Over the background of the TV, playing cartoons at a decibel level high enough to rupture all eardrums within a half-mile radius, Georgina persisted, “Help me remember something.”

“How do you stand the noise?” I asked, but she didn’t give any indication that she heard me.

“Where did we live when I was two?”

I didn’t have to rack my brain to come up with an answer to that. I could still remember the sunny days, the faultless blue of the Mediterranean sky, and the smoky outline of Mount Vesuvius in the distance across the sea. “Dad was stationed in Sicily then.”

“Who took care of us?”

“What do you mean, who took care of us? Mother did. And Marita, the maid. Why do you ask?”

“It’s something I need to know for my therapy.”

Georgina had been seeing a therapist who was helping her deal with a protracted postpartum depression. In my opinion, all she needed to cure what ailed her was to get her husband out of the house and hire a baby-sitter once or twice a week, and I told her so.

“It’s not just the pressure at home, Hannah. Lionel was absolutely beastly at church this Sunday.”

The Senior Warden at All Hallows Church in Baltimore where Georgina played the organ was a piece of work. After listening to Georgina’s complaints, I decided that he was the psychotic who needed therapy, not Georgina. I thought about the organ concert where I had last seen the odious Lionel—Mr. Streeting to his friends—pacing self-importantly in his slimy, silver-gray polyester suit, peering over the tops of oversized tortoise-shell eyeglasses and making two-finger come-hither gestures as he seated the audience. How Georgina could stand even to look at the man—his black hair, laced with gray, parted too neatly on the side, and so thick with hair cream you could see the tooth marks of his comb—was beyond me. Streeting controlled every aspect of All Hallows, from the choir director to the Junior Warden, from the Altar Guild to the church secretary, even the rector, with an uncompromising hand. Look up “prick” in the dictionary and there’s his picture, right between “pricey” and “prickle.”

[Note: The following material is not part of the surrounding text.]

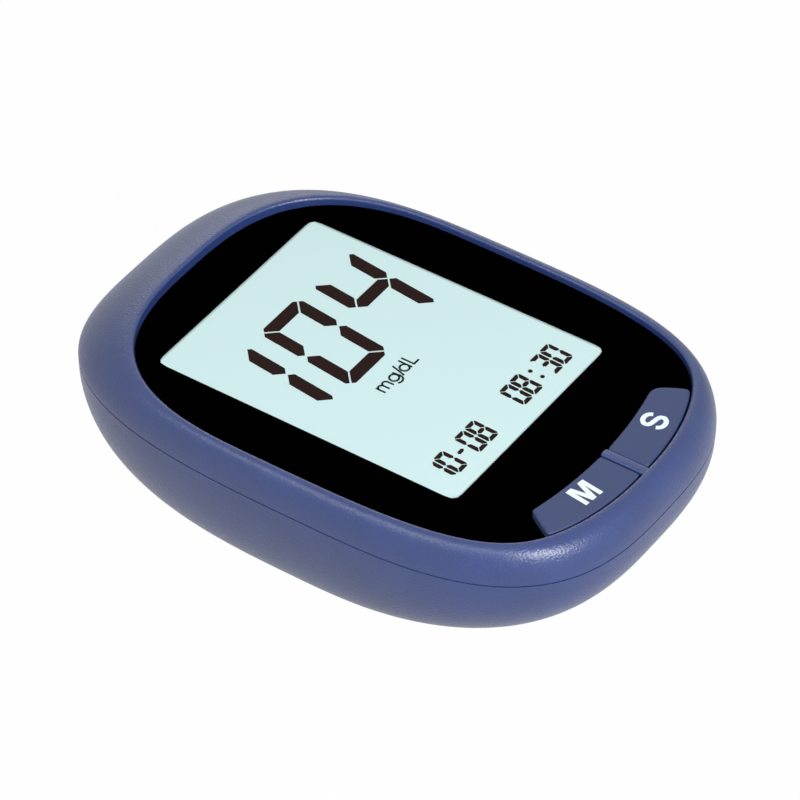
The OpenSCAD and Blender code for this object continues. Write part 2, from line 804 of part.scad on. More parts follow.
module strip_guide() {
    color("#20242c")
    difference() {
        intersection() {
            block([-guide_half, guide_y[0], guide_z[0]],
                  [guide_half, guide_y[1] + cut, guide_z[1]]);
            union() {
                upper_outer();
                lower_outer();
            }
        }
        block([-slot_w / 2, guide_y[0] - cut, slot_z - slot_h / 2],
              [slot_w / 2, guide_y[1] + cut, slot_z + slot_h / 2]);
        rotate([90, 0, 90]) linear_extrude(slot_w, center = true)
            polygon([[guide_y[1] - mouth_l, slot_z - slot_h / 2],
                     [guide_y[1] + eps, slot_z - slot_h / 2 - mouth_rise],
                     [guide_y[1] + eps, slot_z + slot_h / 2 + mouth_rise],
                     [guide_y[1] - mouth_l, slot_z + slot_h / 2]]);
    }
}

module strip_connector() {
    color("#1c1c20")
    difference() {
        block([-connector_half, connector_y[0], board_top_z],
              [connector_half, connector_y[1], connector_top_z]);
        block([-slot_w / 2, connector_y[0] + 1, slot_z - slot_h / 2 + 0.05],
              [slot_w / 2, connector_y[1] + cut, slot_z + slot_h / 2 - 0.05]);
        for (k = [0 : contact_count - 1])
            translate([(k - (contact_count - 1) / 2) * contact_pitch, 0, 0])
                block([-contact_w / 2 - 0.15, connector_y[0] - cut, board_top_z - cut],
                      [contact_w / 2 + 0.15, connector_y[1] - 1, slot_z]);
    }
}

// Sprung leaves that touch the test strip
module strip_contacts() {
    y = connector_y[0];
    z = board_top_z;
    rise = slot_z - slot_h / 2 - z + 0.15;
    color("#caa94e")
    for (k = [0 : contact_count - 1])
        translate([(k - (contact_count - 1) / 2) * contact_pitch, 0, 0])
            rotate([90, 0, 90]) linear_extrude(contact_w, center = true)
                polygon([[y - 0.5, z], [y + 1.5, z], [y + 4.2, z + rise],
                         [y + 5.8, z + rise - 0.4], [y + 5.9, z + rise - 0.25],
                         [y + 4.2, z + rise + 0.2], [y + 1.45, z + 0.2],
                         [y - 0.5, z + 0.2]]);
}

// Parts on the board: the controller in the middle, the rest in the strips
// between the battery bay and the casing's sides
chip_spot = [0, window_y + 3.9];
chip_w = 10;
chip_h = 1.0;
strip_x = half_w - 10;
memory_spot = [-strip_x, chip_spot[1]];
crystal_r = 1;
crystal_l = 6;
capacitor_size = [1.6, 0.8, 0.8];
resistor_size = [1.6, 0.8, 0.5];
column_gap = 2.4;
buzzer_r = 4.5;
buzzer_h = 2.4;
buzzer_hole_r = 0.8;

module controller_chip() {
    color("#1a1b1d")
    block([chip_spot[0] - chip_w / 2, chip_spot[1] - chip_w / 2, board_top_z + 0.1],
          [chip_spot[0] + chip_w / 2, chip_spot[1] + chip_w / 2,
           board_top_z + 0.1 + chip_h]);
}

module memory_chip() {
    color("#1a1b1d")
    block([memory_spot[0] - 2, memory_spot[1] - 2.5, board_z - 1.5],
          [memory_spot[0] + 2, memory_spot[1] + 2.5, board_z - 0.1]);
}

// Tinned legs of both chips
module chip_leads() {
    leg = [0.3, 1.0];
    color("#c4c6c8") {
        for (k = [0 : 11], turn = [0, 90, 180, 270])
            translate([chip_spot[0], chip_spot[1], board_top_z]) rotate(turn)
                translate([(k - 5.5) * 0.75 - leg[0] / 2, chip_w / 2, 0])
                    cube([leg[0], leg[1], 0.2]);
        for (k = [0 : 3], sx = [-1, 1])
            translate([memory_spot[0] + sx * 2.5 - leg[1] / 2,
                       memory_spot[1] + (k - 1.5) * 1.27 - leg[0] / 2, board_z - 0.2])
                cube([leg[1], leg[0], 0.2]);
    }
}

module clock_crystal() {
    color("#c9ccd0")
    translate([-strip_x, chip_spot[1] - 3 * crystal_l, board_z - crystal_r])
        rotate([-90, 0, 0]) cylinder(r = crystal_r, h = crystal_l);
}

// Parts of one size under the board, staggered in two columns from [x, y]
module small_parts(count, x, y, step, size) {
    for (k = [0 : count - 1])
        translate([x - size[0] / 2 + column_gap * (k % 2),
                   y - size[1] / 2 + step * k, board_z - size[2]])
            cube(size);
}

module capacitors() {
    color("#b79a6c")
        small_parts(5, strip_x - column_gap * 0.8, window_near_y + column_gap * 1.6,
                    2.75 * capacitor_size[1], capacitor_size);
}

module resistors() {
    color("#2a2a2e")
        small_parts(6, -strip_x + column_gap / 4, chip_spot[1] + chip_w * 0.6,
                    2 * resistor_size[1], resistor_size);
}

module buzzer() {
    x = strip_x + 0.3;
    y = window_y + 0.9;
    color("#26262a")
    difference() {
        pin(x, y, buzzer_r, board_z - buzzer_h, board_z);
        pin(x, y, buzzer_hole_r, board_z - buzzer_h - cut, board_z - buzzer_h / 2);
    }
}

// Cells and contacts -------------------------------------------------------

// AAA cell on the side sx, its contact button towards sy
module cell(sx, sy) {
    tip_y = sy > 0 ? bay_far_y - plate_t - pad_t : bay_near_y + plate_t + pad_t;
    translate([sx * cell_x, tip_y, cell_z]) rotate([sy > 0 ? 90 : -90, 0, 0]) {
        cylinder(r = tip_r, h = tip_l + eps);
        translate([0, 0, tip_l]) cylinder(r = cell_d / 2, h = cell_l - tip_l);
    }
}

module battery_left() { color("#3a3f46") cell(-1, 1); }
module battery_right() { color("#3a3f46") cell(1, -1); }

spring_turns = 3;
spring_wire_r = 0.3;
spring_base_r = 3.6;
spring_tip_r = 2.4;
spring_steps = 18;

// Conical coil from its plate at y = 0 along +Y
module coil() {
    rings = [for (j = [0 : spring_turns * spring_steps])
        let (share = j / (spring_turns * spring_steps),
             turn = 360 * j / spring_steps,
             r = spring_base_r + (spring_tip_r - spring_base_r) * share,
             y = spring_wire_r + 0.02 + (spring_l - 2 * spring_wire_r - 0.04) * share)
        [for (k = [0 : 5])
            let (a = 60 * k, q = r + spring_wire_r * cos(a))
            [q * cos(turn), y + spring_wire_r * sin(a), q * sin(turn)]]];
    skin(rings);
}

module battery_springs() {
    color("#c9ccd0") {
        translate([-cell_x, bay_near_y + plate_t, cell_z]) coil();
        translate([cell_x, bay_far_y - plate_t, cell_z]) mirror([0, 1, 0]) coil();
    }
}

module contact_pad(sx, y, dir) {
    translate([sx * cell_x, y, cell_z]) rotate([dir > 0 ? -90 : 90, 0, 0])
        cylinder(r = pad_r, h = pad_t);
}

plate_half_h = 4;
plate_side_gap = 0.6;

module link_plate() {
    color("#c9ccd0") {
        block([-bay_half + plate_side_gap, bay_far_y - plate_t, cell_z - plate_half_h],
              [bay_half - plate_side_gap, bay_far_y, cell_z + plate_half_h]);
        contact_pad(-1, bay_far_y - plate_t, -1);
    }
}

// Near contact plate with the leg that is soldered to the board
module near_plate(sx) {
    low_x = sx > 0 ? plate_side_gap : -bay_half + plate_side_gap;
    high_x = sx > 0 ? bay_half - plate_side_gap : -plate_side_gap;
    block([low_x, bay_near_y, cell_z - plate_half_h],
          [high_x, bay_near_y + plate_t, cell_z + plate_half_h]);
    block([sx * cell_x - 1, bay_near_y, cell_z], [sx * cell_x + 1, bay_near_y + plate_t,
          board_z]);
}

module positive_contact() {
    color("#c9ccd0") {
        near_plate(1);
        contact_pad(1, bay_near_y + plate_t, 1);
    }
}

module negative_contact() { color("#c9ccd0") near_plate(-1); }

// Screws -------------------------------------------------------------------

// Self-tapping screw, its shank up from the head's face at z = 0
module screw(r, l, hr, hh) {
    difference() {
        union() {
            translate([0, 0, -hh]) cylinder(r = hr, h = hh);
            cylinder(r = r, h = l);
        }
        for (turn = [0, 90])
            rotate(turn) translate([-hr * 0.6, -hr * 0.14, -hh - cut])
                cube([hr * 1.2, hr * 0.28, hh * 0.55 + cut]);
    }
}

module case_screws() {
    color("#b9bcc0")
    for (p = posts)
        translate([p[0], p[1], head_seat_z]) screw(screw_r, screw_l, head_r, head_h);
}

module board_screws() {
    color("#b9bcc0")
    for (p = board_spots)
        translate([p[0], p[1], board_z])
            screw(board_screw_r, board_screw_l - 0.6, board_head_r, board_head_h);
}

upper_housing();
lower_housing();
battery_door();
door_latch();
display_lens();
lens_mask();
front_polarizer();
front_glass();
rear_glass();
rear_reflector();
display_segments();
display_frame();
contact_strip_far();
contact_strip_near();
circuit_board();
memory_key();
set_key();
memory_switch();
set_switch();
memory_plunger();
set_plunger();
strip_guide();
strip_connector();
strip_contacts();
controller_chip();
memory_chip();
chip_leads();
clock_crystal();
capacitors();
resistors();
buzzer();
battery_left();
battery_right();
battery_springs();
link_plate();
positive_contact();
negative_contact();
case_screws();
board_screws();
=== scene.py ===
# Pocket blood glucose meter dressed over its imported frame. Metres throughout: the
# meter lies on its back, display up (+Z), strip port at the far end (+Y).
import bpy
import bmesh
import math
from mathutils import Matrix, Vector


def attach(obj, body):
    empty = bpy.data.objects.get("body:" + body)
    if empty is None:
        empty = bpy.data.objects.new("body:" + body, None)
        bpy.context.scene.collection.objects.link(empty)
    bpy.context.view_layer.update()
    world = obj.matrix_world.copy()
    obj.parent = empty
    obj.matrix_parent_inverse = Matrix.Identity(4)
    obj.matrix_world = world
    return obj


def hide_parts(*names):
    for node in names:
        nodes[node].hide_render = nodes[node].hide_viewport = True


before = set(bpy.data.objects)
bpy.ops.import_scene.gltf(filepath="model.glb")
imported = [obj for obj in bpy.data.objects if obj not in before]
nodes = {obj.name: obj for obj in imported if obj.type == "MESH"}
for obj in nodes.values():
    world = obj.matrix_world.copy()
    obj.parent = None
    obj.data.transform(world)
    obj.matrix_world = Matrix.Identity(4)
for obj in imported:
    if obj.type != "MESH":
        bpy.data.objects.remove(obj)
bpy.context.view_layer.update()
mm = 0.001

# outlines and heights in millimetres, as the frame has them
casing = {
    "halfWidth": 30.0, "farY": 44.52, "nearY": -44.6, "widestY": -5.2,
    "seamFarPower": 3.17, "seamNearPower": 2.95,
    "recessHalfWidth": 27.35, "recessMiddleY": 4.4, "recessFarY": 34.8, "recessNearY": -41.0,
    "recessFarPower": 2.86, "recessNearPower": 3.66, "recessNearEase": 0.95,
    "baseHalfWidth": 24.4, "baseFarY": 32.2, "baseNearY": -22.2, "basePower": 2.7,
    "lensTopZ": 20.3, "seamZ": 15.7, "rimRise": 1.0, "rimFarRise": 1.6, "rimRound": 0.45,
    "rimPower": 2.15, "rimFarEase": 0.75, "rimNearEase": 0.10,
    "bellyPower": 2.15, "bellyEndEase": 0.12,
    "wall": 1.8, "ledgeLowZ": 18.1, "ledgeTopZ": 19.1,
}
keys = {
    "rimGap": 0.25, "edgeY": -34.3, "arcRadius": 65.0, "arcCentreY": 30.7,
    "endX": 15.2, "endAngle": 57.5, "endOut": 1.2, "endNear": 1.9, "slotGrow": 0.2,
}
belowZ = -1   # where cutters for the underside start
stationCount = 240
stationEase = 1.45   # spaces the stations evenly along outlines of about this roundness
nearEasePower = 7    # keeps the ease of an outline's power close to its near end


def signedPower(value, power):
    return math.copysign(abs(value) ** power, value)


def stationAngle(i):
    turn = math.tau * i / stationCount
    return math.atan2(signedPower(math.sin(turn), stationEase),
                      signedPower(math.cos(turn), stationEase))


stationAngles = [stationAngle(i) for i in range(stationCount)]
farShare = [max(math.sin(t), 0) ** 2 for t in stationAngles]
nearShare = [max(-math.sin(t), 0) ** 2 for t in stationAngles]


def eggLine(halfWidth, middleY, farY, nearY, farPower, nearPower, nearEase=0.0):
    line = []
    for t in stationAngles:
        far = math.sin(t) >= 0
        power = farPower if far else nearPower - nearEase * (-math.sin(t)) ** nearEasePower
        reach = farY - middleY if far else middleY - nearY
        line.append(Vector((halfWidth * signedPower(math.cos(t), 2 / power),
                            middleY + reach * signedPower(math.sin(t), 2 / power))))
    return line


def insetLine(line, depth):
    moved = []
    for i, point in enumerate(line):
        along = (line[(i + 1) % len(line)] - line[i - 1]).normalized()
        moved.append(point - depth * Vector((along.y, -along.x)))
    return moved


seamLine = eggLine(casing["halfWidth"], casing["widestY"], casing["farY"], casing["nearY"],
                   casing["seamFarPower"], casing["seamNearPower"])
recessLine = eggLine(casing["recessHalfWidth"], casing["recessMiddleY"], casing["recessFarY"],
                     casing["recessNearY"], casing["recessFarPower"], casing["recessNearPower"],
                     casing["recessNearEase"])
baseLine = eggLine(casing["baseHalfWidth"], 0, casing["baseFarY"], casing["baseNearY"],
                   casing["basePower"], casing["basePower"])
crestLine = insetLine(recessLine, -casing["rimRound"])
crestHeights = [casing["lensTopZ"] + casing["rimRise"]
                + (casing["rimFarRise"] - casing["rimRise"]) * share for share in farShare]
rimPowers = [casing["rimPower"] - casing["rimFarEase"] * far + casing["rimNearEase"] * near
             for far, near in zip(farShare, nearShare)]
bellyPowers = [casing["bellyPower"] + casing["bellyEndEase"] * (far + near)
               for far, near in zip(farShare, nearShare)]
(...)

Georgina’s antipathy knew no bounds as she launched into her latest diatribe. “The hymns are always too loud for him, never too soft. I’m to play faster or slower, depending upon the phase of the goddamn moon. During the prelude today I caught sight of him in my mirror, flapping his arms like a wounded bird. I thought someone had died, for Christ’s sake! Then the light on the console started flashing off and on and I knew he wanted me to quit playing but I only had sixteen bars to go so I ignored the SOB.” She paused for breath. “And then, do you know what he did?”

“I hate to think.”

“He oozed up to me after the service, tapped his watch, and said, ‘We simply
must
start the services on
time. Your prelude was two minutes over, Mrs. Cardinale.’ Honestly!”